Lévinas parle du visage comme essentiel pour représenter l’identité d’une personne. Autrement dit, l’identité d’une personne ne se réduit pas à l’identité civile et ne se confond pas avec l’identité biométrique. Identifier n’est pas authentifier.
On ne saurait se contenter de rapporter l’identité à l’individu, comme c’est le cas en Europe où est mis en débat l’ « identité postnationale », J.M. Ferry, 2005. Le contexte des castes en Inde, par exemple, montre comment l’identité peut également renvoyer à un entrecroisement d’appartenances communautaires et faire l’objet d’une « négociation ", N. Tazi, 2004. La dimension psychologique et subjective du moi, héritée de J. Locke qui oriente vers une intériorité close, est récusée au profit de la dissolution de la frontière entre moi-même et autrui. L’homme est « un être de frontières », Thomas d’Aquin.

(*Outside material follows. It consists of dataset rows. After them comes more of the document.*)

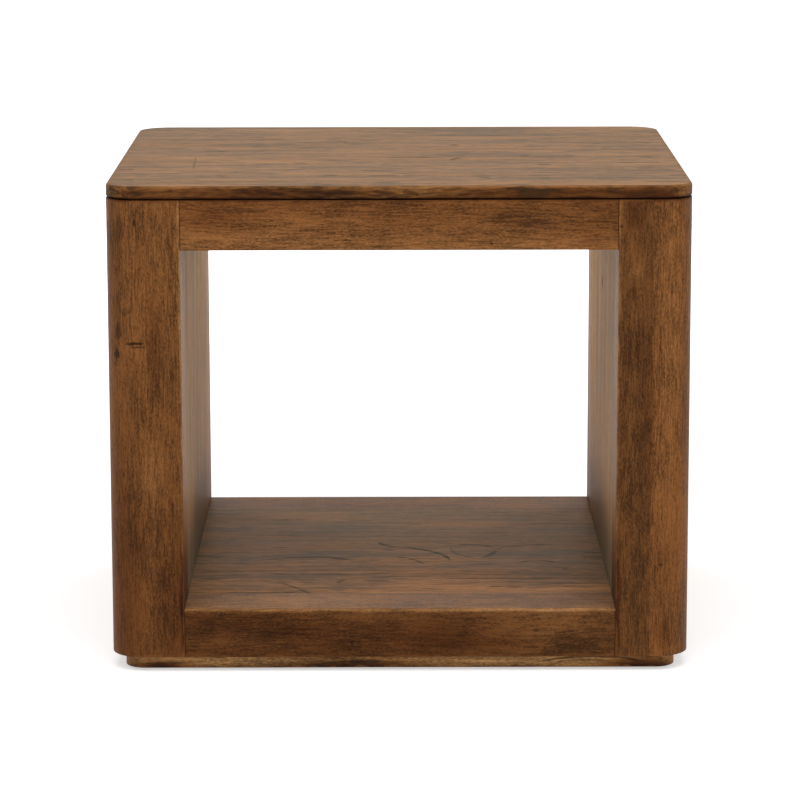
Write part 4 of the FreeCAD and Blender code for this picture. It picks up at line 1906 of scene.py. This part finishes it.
@dataclass
class Studio:
    """Pale floor, soft light and the camera; angles are in radians, lens and sensor in millimetres."""

    lens: float = 159.6
    sensor: float = 36.0
    camera_place: Triple = (-0.0047, -4.2326, 1.0522)
    camera_reach: float = 60.0
    pitch: float = 0.1852
    turn: float = -0.0017
    roll: float = 0.0020
    fill: float = 0.25
    floor_radius: float = 14.0
    floor_sides: int = 64
    floor_colour: Colour = (0.78, 0.78, 0.78, 1.0)
    floor_roughness: float = 0.9
    white: Colour = (1.0, 1.0, 1.0, 1.0)
    aim: Triple = (0.0, 0.0, 0.3)
    lamps: tuple[Softbox, ...] = (
        Softbox("high in front", (0.0, -1.5, 2.9), 3.0, 1.6, 69.0),
        Softbox("front left", (-2.4, -3.2, 0.9), 1.8, 1.4, 18.0, glossy=True),
        Softbox("front right", (2.4, -3.2, 0.9), 1.8, 1.4, 18.0, glossy=True),
        Softbox("back left", (-2.4, 3.2, 0.7), 1.8, 1.2, 80.0),
        Softbox("back right", (2.4, 3.2, 0.7), 1.8, 1.2, 80.0),
        Softbox("high behind", (0.0, 2.6, 2.6), 3.0, 1.6, 14.0),
    )

    def build(self) -> None:
        """Build the floor, the world, the lamps and the camera."""
        self.build_floor()
        self.build_world()
        for lamp in self.lamps:
            lamp.build(Vector(self.aim))
        self.build_camera()
        bpy.context.scene.view_settings.view_transform = "Standard"

    def build_floor(self) -> None:
        """Build a wide pale floor that keeps the table's shadow and glows white far from it."""
        mesh = bmesh.new()
        bmesh.ops.create_circle(mesh, cap_ends=True, segments=self.floor_sides, radius=self.floor_radius)
        data = bpy.data.meshes.new("floor")
        mesh.to_mesh(data)
        mesh.free()
        floor = bpy.data.objects.new("floor", data)
        bpy.context.scene.collection.objects.link(floor)
        coat = Coat("floor")
        graph = coat.graph
        away = graph.maths("SQRT", graph.dot(coat.spot, coat.spot))
        path = graph.add("ShaderNodeLightPath").outputs
        seen = graph.maths("MULTIPLY", path["Is Camera Ray"], graph.remap(away, 0.5, 3.0, 0.5, 1.0))
        mirrored = graph.maths("ADD", path["Is Glossy Ray"], path["Is Transmission Ray"], clamp=True)
        mirrored = graph.maths("MULTIPLY", mirrored, self.fill)
        data.materials.append(coat.finished(
            Base_Color=self.floor_colour,
            Roughness=self.floor_roughness,
            Specular_IOR_Level=0.0,
            Emission_Color=self.white,
            Emission_Strength=graph.maths("ADD", seen, mirrored),
        ))

    def build_world(self) -> None:
        """Build a world that is white where it is seen and a soft fill elsewhere."""
        world = bpy.data.worlds.new("studio")
        world.use_nodes = True
        world.node_tree.nodes.clear()
        graph = Graph(world.node_tree)
        background = graph.add("ShaderNodeBackground")
        path = graph.add("ShaderNodeLightPath").outputs
        seen = graph.maths("ADD", path["Is Camera Ray"], path["Is Glossy Ray"])
        seen = graph.maths("ADD", seen, path["Is Transmission Ray"], clamp=True)
        strength = graph.maths("MULTIPLY_ADD", seen, 1.0 - self.fill, self.fill)
        graph.fill(background, Color=self.white, Strength=strength)
        output = graph.add("ShaderNodeOutputWorld")
        graph.feed(output.inputs["Surface"], background.outputs["Background"])
        bpy.context.scene.world = world

    def build_camera(self) -> None:
        """Build the camera in front of the table, a little above it."""
        data = bpy.data.cameras.new("camera")
        data.lens = self.lens
        data.sensor_width = self.sensor
        data.sensor_fit = "HORIZONTAL"
        data.clip_end = self.camera_reach
        camera = bpy.data.objects.new("camera", data)
        camera.location = self.camera_place
        camera.rotation_euler = (math.pi / 2 - self.pitch, self.roll, self.turn)
        bpy.context.scene.collection.objects.link(camera)
        bpy.context.scene.camera = camera


def main() -> None:
    """Build the table and the studio."""
    logging.basicConfig(level=logging.INFO, format="%(name)s: %(message)s")
    for part in (TableTop(), Posts(), Rails(), SideWalls(), Shelf(), Plinth(), Fixings(), Studio()):
        part.build()


if __name__ == "__main__":
    main()
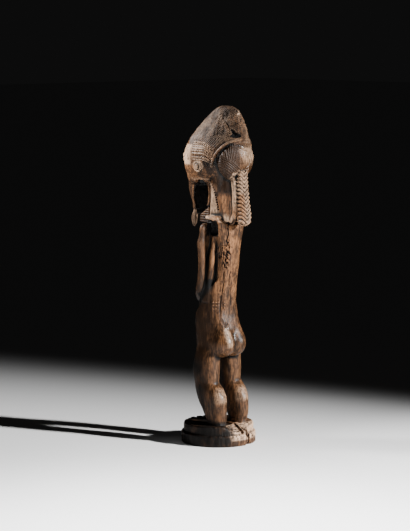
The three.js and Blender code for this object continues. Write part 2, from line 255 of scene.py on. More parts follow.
def window_of(value, start, end, edge):
    """1 between start and end, falling to 0 over the edge outside them."""
    return smooth_step(value, start - edge, start) * (1 - smooth_step(value, end, end + edge))


def smooth_min(a, b, blend):
    """The smaller of two distances, with a fillet where they meet."""
    share = np.clip(0.5 + 0.5 * (b - a) / blend, 0, 1)
    return b + (a - b) * share - blend * share * (1 - share)


def smooth_max(a, b, blend):
    """The larger of two distances, with a soft edge where they meet."""
    return -smooth_min(-a, -b, blend)


def blend_corners(grid, lows, shares):
    """The values of a grid between its points: the points below, and the shares beyond them."""
    total = 0.0
    for corner in np.ndindex(2, 2, 2):
        weight = 1.0
        for share, ahead in zip(shares, corner):
            weight = weight * (share if ahead else 1 - share)
        index = tuple((low + ahead) % size for low, ahead, size in zip(lows, corner, grid.shape))
        total = total + weight * grid[index]
    return total


def noise(place, size, seed):
    """Smooth noise from -1 to 1, with one size of lump or a size for each axis."""
    sizes = np.broadcast_to(np.asarray(size, float), (3,))
    lattice = np.random.default_rng(seed).uniform(-1, 1, (NOISE_LATTICE,) * 3)
    lows, shares = [], []
    for values, lump in zip(place, sizes):
        scaled = np.asarray(values, float) / lump + 7.31
        low = np.floor(scaled)
        share = scaled - low
        lows.append(low.astype(int))
        shares.append(share * share * (3 - 2 * share))
    return blend_corners(lattice, lows, shares)


def between(rows, place, column):
    """A smooth value between the rows of a table, which are sorted by their first number."""
    keys, values = rows[:, 0], rows[:, column]
    slopes = np.empty_like(values)
    slopes[1:-1] = (values[2:] - values[:-2]) / (keys[2:] - keys[:-2])
    slopes[0] = (values[1] - values[0]) / (keys[1] - keys[0])
    slopes[-1] = (values[-1] - values[-2]) / (keys[-1] - keys[-2])
    i = np.clip(np.searchsorted(keys, place, side="right") - 1, 0, len(keys) - 2)
    span = keys[i + 1] - keys[i]
    t = np.clip((place - keys[i]) / span, 0, 1)
    t2, t3 = t * t, t * t * t
    return (
        (2 * t3 - 3 * t2 + 1) * values[i]
        + (t3 - 2 * t2 + t) * slopes[i] * span
        + (3 * t2 - 2 * t3) * values[i + 1]
        + (t3 - t2) * slopes[i + 1] * span
    )


# Solid forms. Each knows its box and how far a point is from its surface.
class Form:
    """A solid form: its lowest and highest corner, and a function of distance."""

    def __init__(self, low, high, distance, parts=None):
        self.low = np.array(low, float)
        self.high = np.array(high, float)
        self.distance = distance
        self.parts = parts or [self]


def column(rows, roundness=2.0, edge=1.5):
    """An upright form through level sections [z, x, y, half width, half depth]."""
    rows = np.array(rows, float)
    bottom, top = rows[0, 0], rows[-1, 0]

    def distance(x, y, z):
        centre_x, centre_y, width, depth = (between(rows, z, k) for k in (1, 2, 3, 4))
        grow_x, grow_y, grow_w, grow_d = (
            between(rows, z + 0.5, k) - between(rows, z - 0.5, k) for k in (1, 2, 3, 4)
        )
        across, along = x - centre_x, y - centre_y
        out = np.hypot(across, along) + 1e-6
        share = abs(across / width) ** roundness + abs(along / depth) ** roundness
        share = share ** (1 / roundness)
        radius = np.where(share > 0.05, out / np.maximum(share, 0.05), np.minimum(width, depth))
        cos, sin = across / out, along / out
        slope = grow_w * cos * cos + grow_d * sin * sin + grow_x * cos + grow_y * sin
        gap = (share - 1) * radius / np.sqrt(1 + slope * slope)
        return smooth_max(gap, np.maximum(z - top, bottom - z), edge)

    low = (min(rows[:, 1] - rows[:, 3]), min(rows[:, 2] - rows[:, 4]), bottom)
    high = (max(rows[:, 1] + rows[:, 3]), max(rows[:, 2] + rows[:, 4]), top)
    return Form(low, high, distance)


def ball(centre, sizes):
    """A round form with three half sizes."""
    centre, sizes = np.array(centre, float), np.array(sizes, float)

    def distance(x, y, z):
        u, v, w = ((p - c) / s for p, c, s in zip((x, y, z), centre, sizes))
        reach = np.sqrt(u * u + v * v + w * w)
        steep = np.sqrt((u / sizes[0]) ** 2 + (v / sizes[1]) ** 2 + (w / sizes[2]) ** 2)
        scale = np.where(steep > 1e-3, reach / np.maximum(steep, 1e-3), min(sizes))
        return (reach - 1) * scale

    return Form(centre - sizes, centre + sizes, distance)


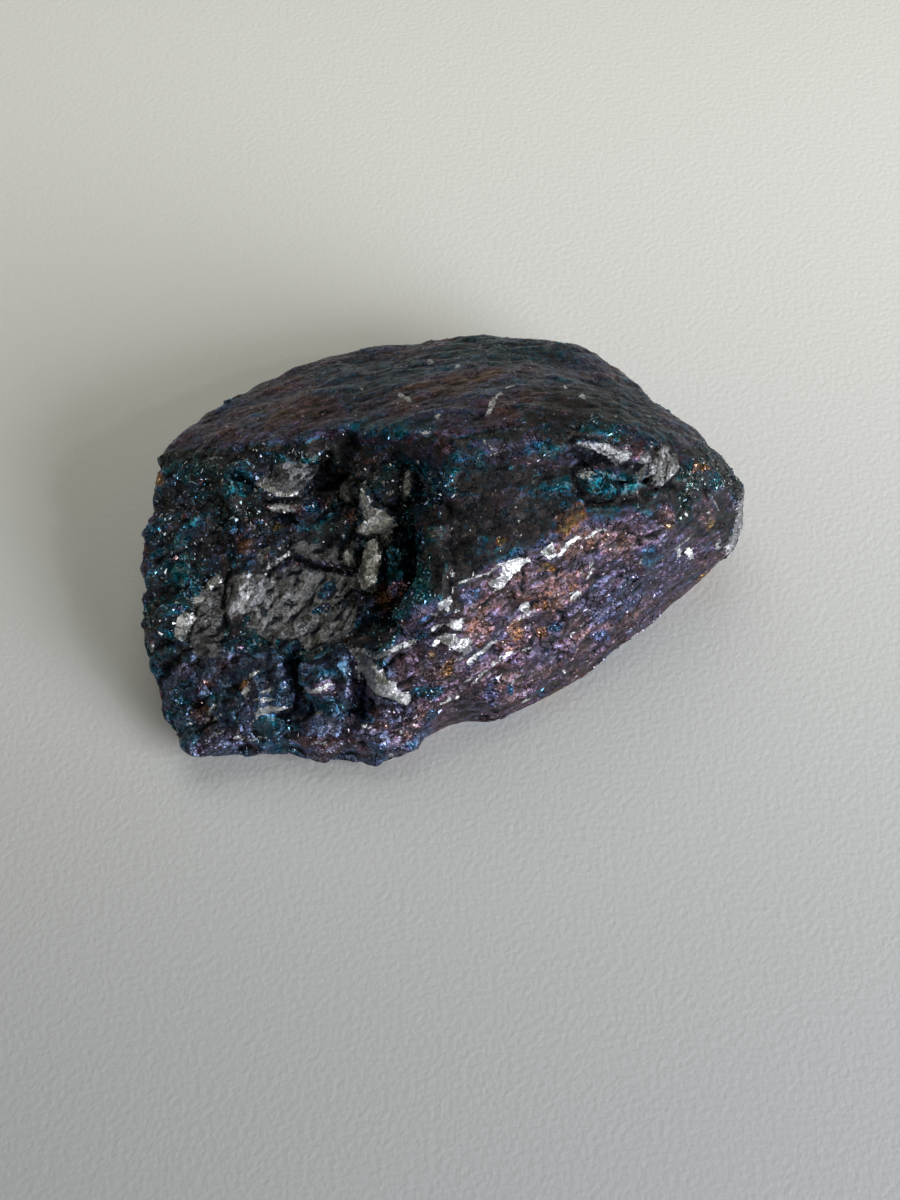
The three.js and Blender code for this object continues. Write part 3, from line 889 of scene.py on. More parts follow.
# %% [markdown]
# On the stone the film also changes within a face, in zones from one to twenty millimetres across
# that each have one colour. Noise alone would put them anywhere, so they are listed one by one: each
# is an ellipse on the photograph with a ragged border, and a later one covers an earlier one where they
# meet. The spots that broke clean get one even colour, and the crest is worn dull.

# %% Place the zones of the back slope, the plateau and the right end
ZONES = [
    # column, row, half width, half height, turn, colour, crust, crystal
    (245, 437, 62, 17, 10, "purple", 0.48, 0.15),
    (222, 432, 18, 9, 10, "rose", 0.42, 0.15),
    (300, 412, 40, 16, 15, "copper", 0.58, 0.10),
    (272, 447, 40, 7, 5, "violet", 0.42, 0.20),
    (385, 432, 45, 12, -5, "teal", 0.55, 0.15),
    (365, 378, 55, 20, 8, "azure", 0.60, 0.10),
    (500, 352, 80, 14, 0, "teal", 0.62, 0.15),
    (448, 392, 20, 9, 0, "orange", 0.66, 0.10),
    (575, 418, 50, 25, 0, "slate", 0.95, 0.03),
    (560, 412, 22, 14, 0, "copper", 0.82, 0.03),
    (620, 400, 40, 20, -20, "azure", 0.70, 0.15),
    (600, 437, 30, 11, -10, "teal", 0.66, 0.60),
    (655, 440, 25, 18, -30, "teal", 0.70, 0.25),
    (613, 480, 34, 18, 12, "teal", 0.56, 0.03),
    (640, 506, 22, 8, 0, "slate", 0.90, 0.15),
    (706, 468, 46, 26, 32, "teal", 0.78, 0.55),
    # Partly painted shade: this crust over 1 also darkens the right end, where less light falls.
    (706, 510, 46, 32, 0, "slate", 1.10, 0.12),
    (681, 508, 9, 18, 0, "slate", 0.45, 0.85),
    (684, 478, 10, 12, 0, "slate", 0.45, 0.90),
    (716, 483, 14, 8, 20, "teal", 0.55, 0.95),
    (736, 490, 7, 18, 0, "slate", 0.50, 0.90),
    (697, 472, 11, 5, 0, "gold", 0.55, 0.60),
    (663, 517, 9, 15, 0, "copper", 0.62, 0.20),
    (661, 507, 4, 5, 0, "magenta", 0.30, 0.50),
    (665, 526, 6, 6, 0, "gold", 0.45, 0.50),
    (701, 515, 10, 18, 0, "copper", 0.66, 0.20),
    (706, 527, 6, 8, 0, "gold", 0.40, 0.50),
    (726, 500, 8, 13, 0, "rose", 0.62, 0.20),
    (713, 496, 6, 5, 0, "purple", 0.60, 0.20),
    (465, 465, 22, 14, 0, "teal", 0.55, 0.20),
    (530, 462, 28, 10, -8, "copper", 0.62, 0.10),
    (568, 523, 20, 11, 10, "gold", 0.66, 0.30),
    (500, 500, 24, 13, 0, "rose", 0.76, 0.10),
    (556, 492, 20, 18, 30, "teal", 0.50, 0.20),
    (548, 452, 14, 9, 0, "teal", 0.52, 0.15),
    (480, 520, 34, 14, -20, "copper", 0.92, 0.05),
]
print("zones:", len(ZONES))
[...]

Nous sommes loin d’avoir épuisé la grande complexité du sujet humain qui se retrouve en particulier, dans son identité nomade et polyglotte. Il y a autant d’identités que de contextes sociaux de définition d’un acteur. À cet égard, P. Boumard & G.lapassade & M.lobrot, 2006, dénoncent « le mythe de l’identité) et font l’apologie de la dissociation. On le voit, « si l’individu est en crise aujourd’hui des points de vue de son identité et de son unité, alors la raison s’en trouve dans le changement de paradigme informatif à un paradigme programmatique et prédictif », B. Andrieu, 2006.